Despite our intervention, which relied on principles of indirect discrimination derived from the European Court’s own case law, the judges rejected the case for not amounting to racial discrimination (article 14). The judges also found that Branko and Aleks had not demonstrated that their situation amounted to inhuman or degrading treatment (article 3) or that it violated their right to family life (article 8). In fact the judgment even argued that “the applicants received social benefits which could have been used towards improving their living conditions”; as if this somehow fulfilled the state’s responsibilities despite its failure to provide something as basic and universal as drinking water for its citizens.

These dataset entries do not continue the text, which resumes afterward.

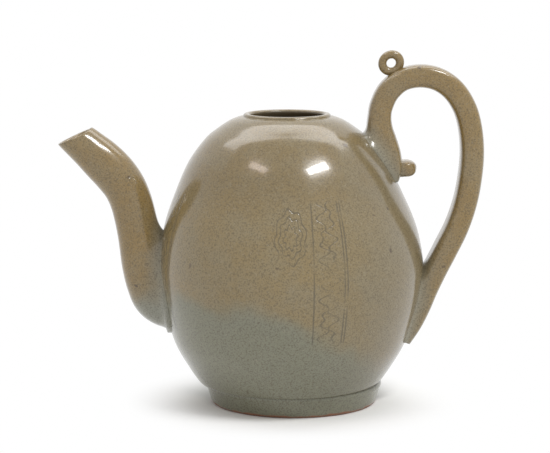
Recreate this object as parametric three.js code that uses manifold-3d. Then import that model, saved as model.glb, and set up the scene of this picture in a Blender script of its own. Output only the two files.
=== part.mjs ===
// A celadon ewer: a thrown ovoid pot with a plain round mouth, a curved spout and a looped strap handle.
// Millimetres, +Z up. The spout points to -X and the handle to +X, and the foot stands on Z = 0.
// The clay pieces are the ones a potter makes and joins with slip: the thrown body, its foot ring, the
// spout, the strap and its curled end, the tie loop for a lid's cord, and the soft clay in the joints.

import * as THREE from "three";
import { mergeVertices } from "three/addons/utils/BufferGeometryUtils.js";
import Module from "manifold-3d";

const wasm = await Module();
wasm.setup();

// Outside of the body, from the foot up: radius and height where the wall changes its bend.
const BASE_RADIUS = 39.4;
const BASE_HEIGHT = 9.4;
const HIP_RADIUS = 50.8;
const HIP_HEIGHT = 26;
const LOW_BELLY_RADIUS = 56.4;
const LOW_BELLY_HEIGHT = 43;
const BELLY_RADIUS = 58.5;
const BELLY_HEIGHT = 62;
const HIGH_BELLY_RADIUS = 55.6;
const HIGH_BELLY_HEIGHT = 80;
const FLANK_RADIUS = 47.6;
const FLANK_HEIGHT = 101;
const SHOULDER_RADIUS = 36.4;
const SHOULDER_HEIGHT = 118;
const CROWN_RADIUS = 25.6;
const CROWN_HEIGHT = 126;
const LIP_HEIGHT = 129.2;
const LIP_WIDTH = 2.6;
const LIP_STEP = 0.8;
const MOUTH_RADIUS = 16.4;
const WALL = 4.2;
const FLOOR = 6;

// Foot ring, set a little off the body's axis as the hand-made one is.
const FOOT_RADIUS = 39.2;
const FOOT_TAPER = 2;
const FOOT_WIDTH = 7.5;
const FOOT_EDGE = 1.5;
const FOOT_SHIFT = 1.8;
const FOOT_RECESS = 4.6;

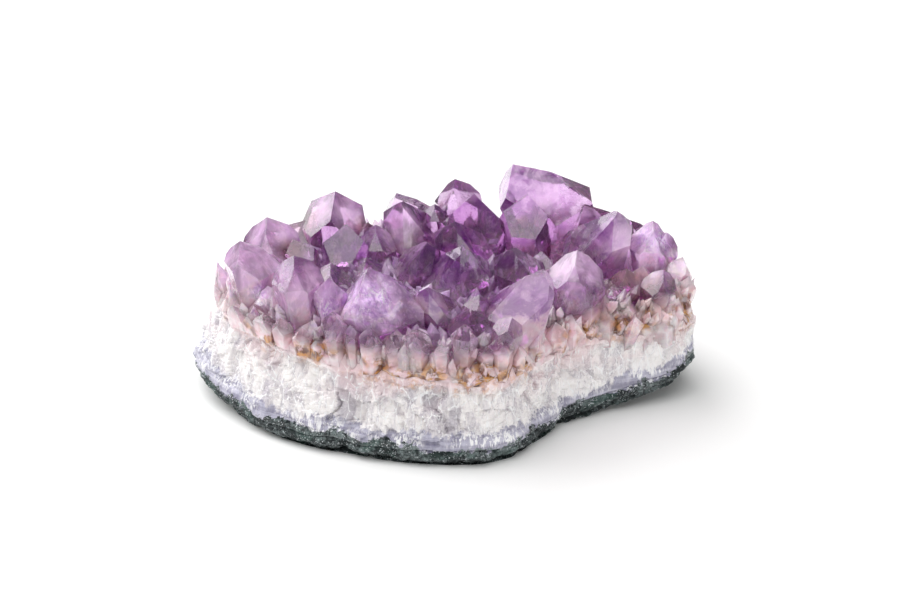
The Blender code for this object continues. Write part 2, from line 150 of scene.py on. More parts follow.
def edge_radius(angles):
    """How far the slab's edge is from the centre in each direction, straight between the edge's points."""
    x, y = (np.array(EDGE, float) - CENTRE).T
    order = np.argsort(np.arctan2(y, x))
    return np.interp(angles, np.arctan2(y, x)[order], np.hypot(x, y)[order], period=2 * math.pi)


def even_angles(count):
    """Angles spaced evenly along the edge, how far along it each one is, and the edge's length."""
    fine = np.linspace(-math.pi, math.pi, 4001)
    along = edge_radius(fine)
    steps = np.hypot(np.diff(along * np.cos(fine)), np.diff(along * np.sin(fine)))
    travelled = np.concatenate([[0], np.cumsum(steps)])
    wanted = np.arange(count) / count * travelled[-1]
    return np.interp(wanted, travelled, fine), wanted, travelled[-1]


ANGLES, ALONG, GIRTH = even_angles(AROUND)
RADII = edge_radius(ANGLES)


def wall_lean(angles):
    """How far the quartz wall leans in by its top, in millimetres: most at the left end."""
    return np.interp(np.cos(angles), [-1.0, -0.8, 0.0, 1.0], [5.5, 4.0, 1.2, 0.4])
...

This case demonstrates what Roma in Europe have already known for some time: that justice is not blind, and that access to justice is not equal when it comes to the cases which Roma bring before European courts. Clearly something is not working in the system. This community have explored every possible avenue in their fight to obtain access to the public water supply. They have gone further than most of us would go in their struggle, including picketing their local authority offices in tents. Now, after decades of tireless, peaceful protest and dialogue and meetings and legal proceedings, the highest court on the continent tells these people that in the end there is no justice and there is no water.
Romani people who are forced to defecate in the open and walk a kilometre to drink polluted water are being told by Gadje judges that they have not sufficiently proved that their situation is damaging their health and violating their human dignity. These same judges tell them that their situation is not because of their Romani ethnicity. The system is broken for Roma.